'We're quite concerned they haven't learned anything': Report on Namushka fire urges change
Recommendations from report include repeats from the 2014 forest fire report, which have yet to be implemented
With another dry forest fire season predicted for the Northwest Territories, owners of a lodge that burned to the ground last July are still waiting for answers about why they did not receive any help, or even a warning.
Twenty-one frightened guests and staff evacuated the lodge just before it went up in flames at about 9 p.m. on July 15. Fanned by winds gusting over 45 kilometres per hour, the fire reached the lodge after racing 10 kilometres — across a road, a river, and a firebreak — in less than 10 hours.
- Namushka Lodge consumed by Reid Lake forest fire
- 'We could have lost lives:' N.W.T. fishing lodge wasn't warned of approaching fire
The fly-in fishing lodge is operated by the Chorostkowski family of Yellowknife. It was located on the shores of Harding Lake, 53 kilometres east of the city. The Chorostkowskis are rebuilding it.
"There was lots of issues, I think, on their [the territorial government's Department of Environment and Natural Resources'] side of things," said Bryan Chorostkowski. "Do I think they handled it well? No. Not at all. There were seven recommendations made at the end of our report, and they all point to stuff ENR has to change."
"We've asked to see what they've done, and we've got one word answers back," Chorostkowski said. "We've asked for an explanation for how these things have been implemented and they haven't even got back to us."
Recommendations from 2014 fire still not implemented
CBC obtained a copy of the report, which the government had said would not be made public. The N.W.T. government hired fire investigators from Alberta to look into how it handled the Reid Lake fire.
One of the most alarming revelations in the report was that the person in charge of operations on the ground was not aware of the lodge. The department compiles a list of cabins and other structures at risk, but the person in charge of operations, who was not from the region, had not been briefed on the lodge.
The report also said communications was an issue. At the fire base in Yellowknife, the duty officer in charge of overseeing the operation was also fielding calls from the public.
With numerous cabins, a territorial park and another camp in the area, the line was busy at the time the fire was threatening the lodge. The report recommended an assistant be present in such situations to screen calls to allow the duty officer to focus on operations.

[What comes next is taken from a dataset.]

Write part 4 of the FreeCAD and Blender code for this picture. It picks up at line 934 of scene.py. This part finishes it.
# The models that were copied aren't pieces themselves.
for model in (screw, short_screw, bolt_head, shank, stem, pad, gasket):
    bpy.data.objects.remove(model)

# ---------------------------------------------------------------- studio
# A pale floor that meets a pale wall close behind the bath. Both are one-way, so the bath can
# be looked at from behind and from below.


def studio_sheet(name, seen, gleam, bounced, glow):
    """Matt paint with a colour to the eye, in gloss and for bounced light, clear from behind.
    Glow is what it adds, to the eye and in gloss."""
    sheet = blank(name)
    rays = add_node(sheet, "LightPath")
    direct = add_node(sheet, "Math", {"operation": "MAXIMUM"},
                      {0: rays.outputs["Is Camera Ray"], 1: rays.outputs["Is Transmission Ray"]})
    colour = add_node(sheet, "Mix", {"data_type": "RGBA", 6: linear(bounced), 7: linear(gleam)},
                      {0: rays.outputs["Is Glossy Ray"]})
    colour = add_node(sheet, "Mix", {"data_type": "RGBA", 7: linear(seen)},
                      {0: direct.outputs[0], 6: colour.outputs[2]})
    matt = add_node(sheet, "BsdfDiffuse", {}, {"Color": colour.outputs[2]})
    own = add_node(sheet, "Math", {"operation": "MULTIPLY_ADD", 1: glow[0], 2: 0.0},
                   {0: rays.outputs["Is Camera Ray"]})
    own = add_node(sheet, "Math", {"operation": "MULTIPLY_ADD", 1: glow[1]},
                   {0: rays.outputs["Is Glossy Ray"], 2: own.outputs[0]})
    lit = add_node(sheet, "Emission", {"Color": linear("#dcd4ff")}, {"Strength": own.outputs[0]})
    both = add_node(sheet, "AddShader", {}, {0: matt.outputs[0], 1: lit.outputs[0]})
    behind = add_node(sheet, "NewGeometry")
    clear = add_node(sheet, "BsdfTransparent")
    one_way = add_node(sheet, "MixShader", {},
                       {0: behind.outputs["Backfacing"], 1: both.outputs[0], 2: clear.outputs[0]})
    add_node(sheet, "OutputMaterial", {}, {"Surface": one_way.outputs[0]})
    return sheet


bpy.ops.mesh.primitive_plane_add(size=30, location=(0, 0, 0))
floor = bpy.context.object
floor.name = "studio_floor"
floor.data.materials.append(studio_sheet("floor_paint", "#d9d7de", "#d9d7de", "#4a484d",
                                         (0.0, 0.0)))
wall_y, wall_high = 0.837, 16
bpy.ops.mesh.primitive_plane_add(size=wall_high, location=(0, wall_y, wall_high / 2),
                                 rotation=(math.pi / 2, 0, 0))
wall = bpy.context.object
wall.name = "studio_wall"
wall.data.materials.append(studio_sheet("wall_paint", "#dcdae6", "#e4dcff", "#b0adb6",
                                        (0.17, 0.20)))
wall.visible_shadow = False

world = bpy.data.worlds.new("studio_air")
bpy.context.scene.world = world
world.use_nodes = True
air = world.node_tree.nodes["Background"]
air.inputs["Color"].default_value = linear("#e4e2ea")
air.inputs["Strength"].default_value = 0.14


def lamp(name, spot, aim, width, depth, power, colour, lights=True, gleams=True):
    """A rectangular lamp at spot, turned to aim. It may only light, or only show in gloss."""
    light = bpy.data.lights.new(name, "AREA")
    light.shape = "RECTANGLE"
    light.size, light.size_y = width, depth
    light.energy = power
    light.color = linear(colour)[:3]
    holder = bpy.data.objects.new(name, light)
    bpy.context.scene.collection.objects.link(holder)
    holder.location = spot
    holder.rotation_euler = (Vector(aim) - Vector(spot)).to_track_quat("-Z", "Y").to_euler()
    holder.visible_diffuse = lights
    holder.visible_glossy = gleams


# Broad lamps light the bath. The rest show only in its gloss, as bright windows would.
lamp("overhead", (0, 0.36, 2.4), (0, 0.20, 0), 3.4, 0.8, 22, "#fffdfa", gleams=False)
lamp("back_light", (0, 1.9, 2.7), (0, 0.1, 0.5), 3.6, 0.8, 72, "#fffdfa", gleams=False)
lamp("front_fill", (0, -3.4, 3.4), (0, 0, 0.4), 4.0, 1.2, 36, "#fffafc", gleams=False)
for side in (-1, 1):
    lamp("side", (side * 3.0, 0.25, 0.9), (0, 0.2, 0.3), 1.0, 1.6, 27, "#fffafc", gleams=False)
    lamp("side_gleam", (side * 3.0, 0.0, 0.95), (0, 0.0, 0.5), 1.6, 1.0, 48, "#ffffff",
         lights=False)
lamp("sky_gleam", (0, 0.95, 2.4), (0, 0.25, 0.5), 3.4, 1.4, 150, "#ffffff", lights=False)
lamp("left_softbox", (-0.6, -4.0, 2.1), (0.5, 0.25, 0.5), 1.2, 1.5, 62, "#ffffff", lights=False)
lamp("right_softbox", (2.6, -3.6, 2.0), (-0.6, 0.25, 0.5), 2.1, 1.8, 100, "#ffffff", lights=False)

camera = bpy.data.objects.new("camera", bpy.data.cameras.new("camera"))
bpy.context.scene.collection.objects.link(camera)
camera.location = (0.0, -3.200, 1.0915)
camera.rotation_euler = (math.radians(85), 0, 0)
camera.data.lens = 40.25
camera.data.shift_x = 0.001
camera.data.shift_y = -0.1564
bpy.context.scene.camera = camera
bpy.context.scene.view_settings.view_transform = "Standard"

That same recommendation was made in a report on a fire that burned a homestead on the east arm of Great Slave Lake three years ago.
The Minister of Environment and Natural Resources says all of the recommendations in the report on the Namushka fire will be implemented, but did not appear familiar with the recommendations.
"If there was a recommendation that a response be given to the owners of the lodge, then there will be," said Robert C. McLeod. When asked if the department will be giving the Chorostkowskis a written account of what it's doing to implement the findings of the report, McLeod could not say when that response would be provided.
"We have a responsibility to fight forest fires in the Northwest Territories, and folks out there have a responsibility to make sure their values are protected," said McLeod. "The fact that we had so many cabins out there, and I think only a few of them might have been damaged, I think, speaks volumes for the work of the people at ENR."
Chorostkowski says he has heard from ENR staff that a computer model used to predict the spread of wildfires was not operating the day the lodge burned because of a software problem. He says in an earlier version of the report that he reviewed, ENR stated it had advised the lodge to evacuate.
Chorostkowski says that advice was never given, and it was removed from the final version of the report.
"It's been reported that it's going to be another bad fire season and we're quite concerned they haven't learned anything and nothing has changed," he said.
The territorial government spent almost $30 million fighting forest fires last summer.